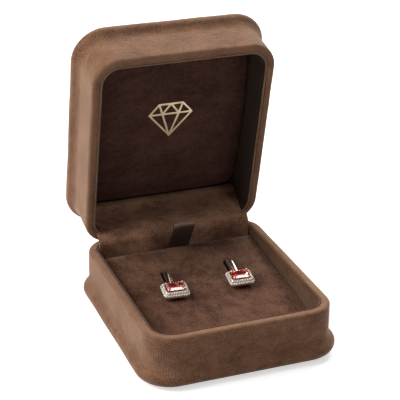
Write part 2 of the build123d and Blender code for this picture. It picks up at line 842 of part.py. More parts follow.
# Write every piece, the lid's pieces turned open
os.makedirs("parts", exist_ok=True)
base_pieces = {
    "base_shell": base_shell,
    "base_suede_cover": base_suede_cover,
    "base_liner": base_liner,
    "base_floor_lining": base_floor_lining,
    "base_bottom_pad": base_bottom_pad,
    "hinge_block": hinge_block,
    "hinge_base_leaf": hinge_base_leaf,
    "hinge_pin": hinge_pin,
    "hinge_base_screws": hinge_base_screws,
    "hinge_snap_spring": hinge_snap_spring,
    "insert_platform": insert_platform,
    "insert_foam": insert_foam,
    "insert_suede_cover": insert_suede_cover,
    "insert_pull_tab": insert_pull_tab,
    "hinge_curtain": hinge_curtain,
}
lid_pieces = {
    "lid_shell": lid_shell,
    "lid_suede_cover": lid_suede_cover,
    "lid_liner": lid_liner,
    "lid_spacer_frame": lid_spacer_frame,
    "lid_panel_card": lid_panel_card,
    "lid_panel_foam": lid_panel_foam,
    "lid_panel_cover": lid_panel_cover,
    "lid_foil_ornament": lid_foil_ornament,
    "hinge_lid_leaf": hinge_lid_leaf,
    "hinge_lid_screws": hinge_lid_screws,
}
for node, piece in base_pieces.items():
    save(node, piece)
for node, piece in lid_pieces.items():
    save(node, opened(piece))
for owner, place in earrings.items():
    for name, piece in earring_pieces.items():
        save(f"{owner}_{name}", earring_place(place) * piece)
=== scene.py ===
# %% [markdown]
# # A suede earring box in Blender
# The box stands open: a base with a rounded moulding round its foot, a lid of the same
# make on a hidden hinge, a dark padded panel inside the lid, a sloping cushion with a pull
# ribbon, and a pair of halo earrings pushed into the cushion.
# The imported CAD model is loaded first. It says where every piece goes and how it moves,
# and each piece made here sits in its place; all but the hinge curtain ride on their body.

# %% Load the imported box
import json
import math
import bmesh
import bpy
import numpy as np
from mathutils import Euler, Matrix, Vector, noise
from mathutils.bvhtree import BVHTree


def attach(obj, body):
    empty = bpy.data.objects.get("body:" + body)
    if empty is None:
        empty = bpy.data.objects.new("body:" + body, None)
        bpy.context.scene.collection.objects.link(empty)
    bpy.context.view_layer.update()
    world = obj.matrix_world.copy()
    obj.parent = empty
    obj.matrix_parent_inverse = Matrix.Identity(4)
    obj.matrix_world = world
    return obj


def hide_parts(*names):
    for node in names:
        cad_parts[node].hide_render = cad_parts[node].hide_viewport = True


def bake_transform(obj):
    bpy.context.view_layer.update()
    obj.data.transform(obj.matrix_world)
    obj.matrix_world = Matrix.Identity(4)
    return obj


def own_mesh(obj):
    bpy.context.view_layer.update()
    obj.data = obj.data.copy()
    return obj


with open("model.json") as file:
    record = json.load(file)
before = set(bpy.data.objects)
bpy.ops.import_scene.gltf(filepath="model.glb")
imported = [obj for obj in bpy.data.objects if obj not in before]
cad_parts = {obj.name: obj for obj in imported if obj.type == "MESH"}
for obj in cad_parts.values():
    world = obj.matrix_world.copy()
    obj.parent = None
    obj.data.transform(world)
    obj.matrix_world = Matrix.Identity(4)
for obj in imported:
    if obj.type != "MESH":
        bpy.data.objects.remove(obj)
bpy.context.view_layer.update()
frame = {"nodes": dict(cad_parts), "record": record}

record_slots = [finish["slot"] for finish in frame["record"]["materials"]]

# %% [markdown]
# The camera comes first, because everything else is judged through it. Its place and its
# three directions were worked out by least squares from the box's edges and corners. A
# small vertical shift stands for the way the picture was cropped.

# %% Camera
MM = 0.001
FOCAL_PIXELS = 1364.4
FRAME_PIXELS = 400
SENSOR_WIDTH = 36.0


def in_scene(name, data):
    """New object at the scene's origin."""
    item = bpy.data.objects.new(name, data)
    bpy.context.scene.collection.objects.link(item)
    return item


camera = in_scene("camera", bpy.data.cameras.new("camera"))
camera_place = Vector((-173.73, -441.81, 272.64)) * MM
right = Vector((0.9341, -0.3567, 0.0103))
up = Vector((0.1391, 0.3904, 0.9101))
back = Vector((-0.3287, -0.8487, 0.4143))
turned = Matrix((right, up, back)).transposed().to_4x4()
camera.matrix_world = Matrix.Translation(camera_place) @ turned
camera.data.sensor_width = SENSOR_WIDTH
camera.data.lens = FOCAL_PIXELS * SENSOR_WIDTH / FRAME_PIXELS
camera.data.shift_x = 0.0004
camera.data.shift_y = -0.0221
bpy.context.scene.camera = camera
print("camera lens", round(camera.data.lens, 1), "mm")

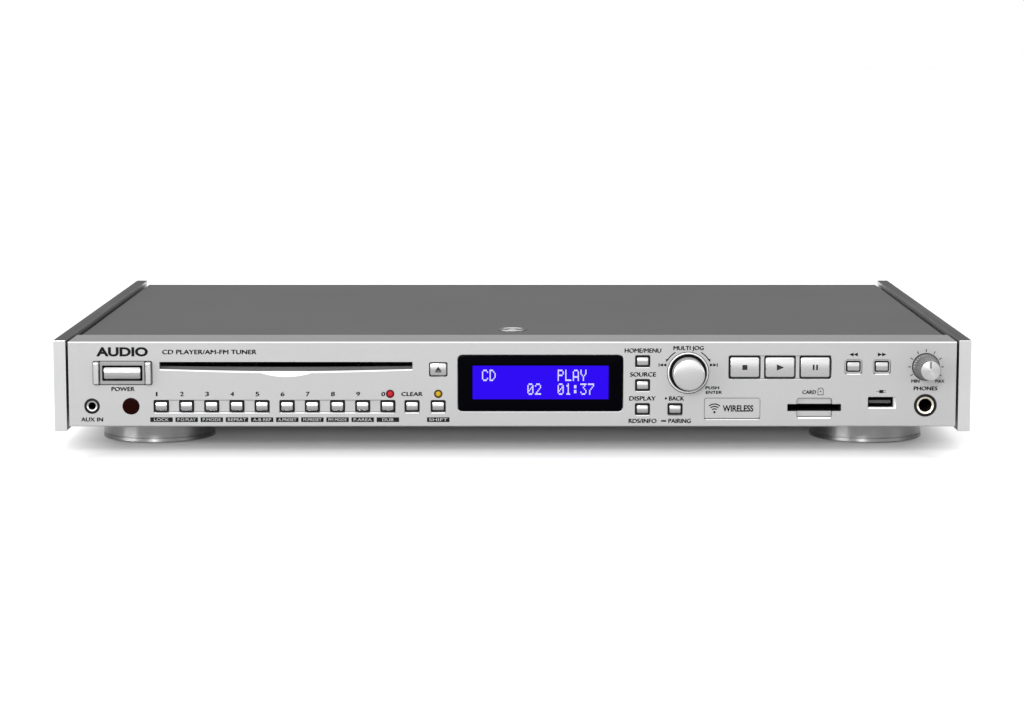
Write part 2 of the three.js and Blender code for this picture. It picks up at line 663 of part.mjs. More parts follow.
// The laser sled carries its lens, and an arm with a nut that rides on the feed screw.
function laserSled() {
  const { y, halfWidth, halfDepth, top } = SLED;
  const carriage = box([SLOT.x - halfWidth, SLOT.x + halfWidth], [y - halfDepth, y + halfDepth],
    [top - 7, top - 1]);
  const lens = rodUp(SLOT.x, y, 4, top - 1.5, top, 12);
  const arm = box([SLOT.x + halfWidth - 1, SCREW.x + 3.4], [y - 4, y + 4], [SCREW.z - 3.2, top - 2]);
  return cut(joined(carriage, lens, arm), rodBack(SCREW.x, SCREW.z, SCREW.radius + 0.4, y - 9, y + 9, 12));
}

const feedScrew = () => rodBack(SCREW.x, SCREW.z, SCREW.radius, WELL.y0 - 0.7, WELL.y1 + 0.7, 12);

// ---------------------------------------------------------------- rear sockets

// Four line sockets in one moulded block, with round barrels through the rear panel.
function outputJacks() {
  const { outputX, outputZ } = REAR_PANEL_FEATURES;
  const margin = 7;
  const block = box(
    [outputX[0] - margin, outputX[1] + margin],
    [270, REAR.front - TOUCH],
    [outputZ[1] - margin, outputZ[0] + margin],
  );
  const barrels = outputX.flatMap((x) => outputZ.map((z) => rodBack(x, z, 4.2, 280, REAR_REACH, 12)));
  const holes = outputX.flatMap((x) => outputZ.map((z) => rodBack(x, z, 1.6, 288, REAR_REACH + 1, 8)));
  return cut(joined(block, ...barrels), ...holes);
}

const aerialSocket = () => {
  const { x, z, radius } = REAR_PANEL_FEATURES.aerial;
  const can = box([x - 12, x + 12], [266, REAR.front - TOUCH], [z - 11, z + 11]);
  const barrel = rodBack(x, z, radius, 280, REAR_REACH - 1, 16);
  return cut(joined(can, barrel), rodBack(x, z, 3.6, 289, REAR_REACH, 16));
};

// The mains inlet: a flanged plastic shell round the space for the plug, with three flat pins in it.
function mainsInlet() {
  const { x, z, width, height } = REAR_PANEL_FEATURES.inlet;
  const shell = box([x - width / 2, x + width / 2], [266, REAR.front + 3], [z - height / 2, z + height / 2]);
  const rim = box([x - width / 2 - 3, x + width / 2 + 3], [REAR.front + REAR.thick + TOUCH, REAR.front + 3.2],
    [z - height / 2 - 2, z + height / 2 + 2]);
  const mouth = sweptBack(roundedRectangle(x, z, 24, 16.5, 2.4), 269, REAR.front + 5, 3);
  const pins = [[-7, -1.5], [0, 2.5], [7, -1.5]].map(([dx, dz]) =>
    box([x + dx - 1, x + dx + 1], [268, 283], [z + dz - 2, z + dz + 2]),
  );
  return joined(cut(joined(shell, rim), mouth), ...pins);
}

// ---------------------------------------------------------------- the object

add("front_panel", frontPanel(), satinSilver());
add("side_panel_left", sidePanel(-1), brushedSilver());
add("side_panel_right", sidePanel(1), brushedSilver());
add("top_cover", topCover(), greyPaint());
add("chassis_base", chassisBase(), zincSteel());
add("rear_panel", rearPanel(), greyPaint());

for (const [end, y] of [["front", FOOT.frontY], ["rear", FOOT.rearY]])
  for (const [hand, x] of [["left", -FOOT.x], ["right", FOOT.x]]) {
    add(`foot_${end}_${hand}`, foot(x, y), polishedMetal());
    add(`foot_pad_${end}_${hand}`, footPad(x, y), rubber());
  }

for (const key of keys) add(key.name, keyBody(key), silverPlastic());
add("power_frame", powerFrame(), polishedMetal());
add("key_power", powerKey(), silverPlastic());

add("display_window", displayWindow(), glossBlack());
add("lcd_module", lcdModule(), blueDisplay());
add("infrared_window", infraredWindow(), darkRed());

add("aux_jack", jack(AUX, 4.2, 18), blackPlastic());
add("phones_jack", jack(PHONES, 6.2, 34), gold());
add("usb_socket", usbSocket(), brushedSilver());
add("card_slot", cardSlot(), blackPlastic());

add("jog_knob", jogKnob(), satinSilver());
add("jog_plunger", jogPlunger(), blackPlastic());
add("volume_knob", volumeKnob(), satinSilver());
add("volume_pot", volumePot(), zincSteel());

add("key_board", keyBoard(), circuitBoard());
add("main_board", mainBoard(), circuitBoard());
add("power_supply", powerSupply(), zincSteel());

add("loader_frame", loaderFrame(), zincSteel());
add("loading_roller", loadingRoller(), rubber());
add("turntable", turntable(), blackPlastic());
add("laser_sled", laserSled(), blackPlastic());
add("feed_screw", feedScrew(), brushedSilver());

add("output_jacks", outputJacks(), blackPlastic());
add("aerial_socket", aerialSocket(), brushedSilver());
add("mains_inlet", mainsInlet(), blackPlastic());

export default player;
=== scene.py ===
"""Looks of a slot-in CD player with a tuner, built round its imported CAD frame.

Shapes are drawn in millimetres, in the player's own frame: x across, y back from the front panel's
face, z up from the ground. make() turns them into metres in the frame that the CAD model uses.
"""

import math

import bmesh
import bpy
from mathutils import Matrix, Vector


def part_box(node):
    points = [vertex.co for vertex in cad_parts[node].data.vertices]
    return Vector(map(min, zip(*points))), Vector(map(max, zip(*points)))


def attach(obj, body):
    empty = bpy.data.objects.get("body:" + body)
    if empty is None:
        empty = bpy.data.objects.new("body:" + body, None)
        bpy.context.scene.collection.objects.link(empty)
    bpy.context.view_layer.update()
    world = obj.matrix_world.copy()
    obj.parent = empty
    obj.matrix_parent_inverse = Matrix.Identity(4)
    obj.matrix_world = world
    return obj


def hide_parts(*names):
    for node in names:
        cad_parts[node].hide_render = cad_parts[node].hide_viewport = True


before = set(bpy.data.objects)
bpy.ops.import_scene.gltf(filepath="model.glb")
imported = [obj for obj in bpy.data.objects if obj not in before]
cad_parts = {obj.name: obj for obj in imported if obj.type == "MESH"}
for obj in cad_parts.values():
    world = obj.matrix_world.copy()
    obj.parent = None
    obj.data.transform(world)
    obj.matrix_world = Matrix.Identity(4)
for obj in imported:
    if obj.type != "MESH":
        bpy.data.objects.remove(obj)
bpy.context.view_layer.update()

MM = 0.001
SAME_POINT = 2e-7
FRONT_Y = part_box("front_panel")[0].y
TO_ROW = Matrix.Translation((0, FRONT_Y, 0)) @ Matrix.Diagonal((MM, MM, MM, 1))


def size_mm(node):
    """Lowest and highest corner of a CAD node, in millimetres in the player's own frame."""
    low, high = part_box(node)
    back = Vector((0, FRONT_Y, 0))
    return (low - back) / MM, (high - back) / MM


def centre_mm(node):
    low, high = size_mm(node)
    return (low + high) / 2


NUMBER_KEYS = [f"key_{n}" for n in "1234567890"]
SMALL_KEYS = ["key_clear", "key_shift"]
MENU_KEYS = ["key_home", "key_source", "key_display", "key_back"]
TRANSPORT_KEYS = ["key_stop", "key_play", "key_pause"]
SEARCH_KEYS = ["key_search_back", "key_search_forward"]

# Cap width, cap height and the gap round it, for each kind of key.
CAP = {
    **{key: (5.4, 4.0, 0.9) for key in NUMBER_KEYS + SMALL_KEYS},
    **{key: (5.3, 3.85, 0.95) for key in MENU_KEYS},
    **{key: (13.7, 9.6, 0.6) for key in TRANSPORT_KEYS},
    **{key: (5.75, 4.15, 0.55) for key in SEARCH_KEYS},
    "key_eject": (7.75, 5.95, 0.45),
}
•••
Objective >> Check every line of the entries above for the word "three" and report how many lines contain it, giving the number only.

Expected answer >> 3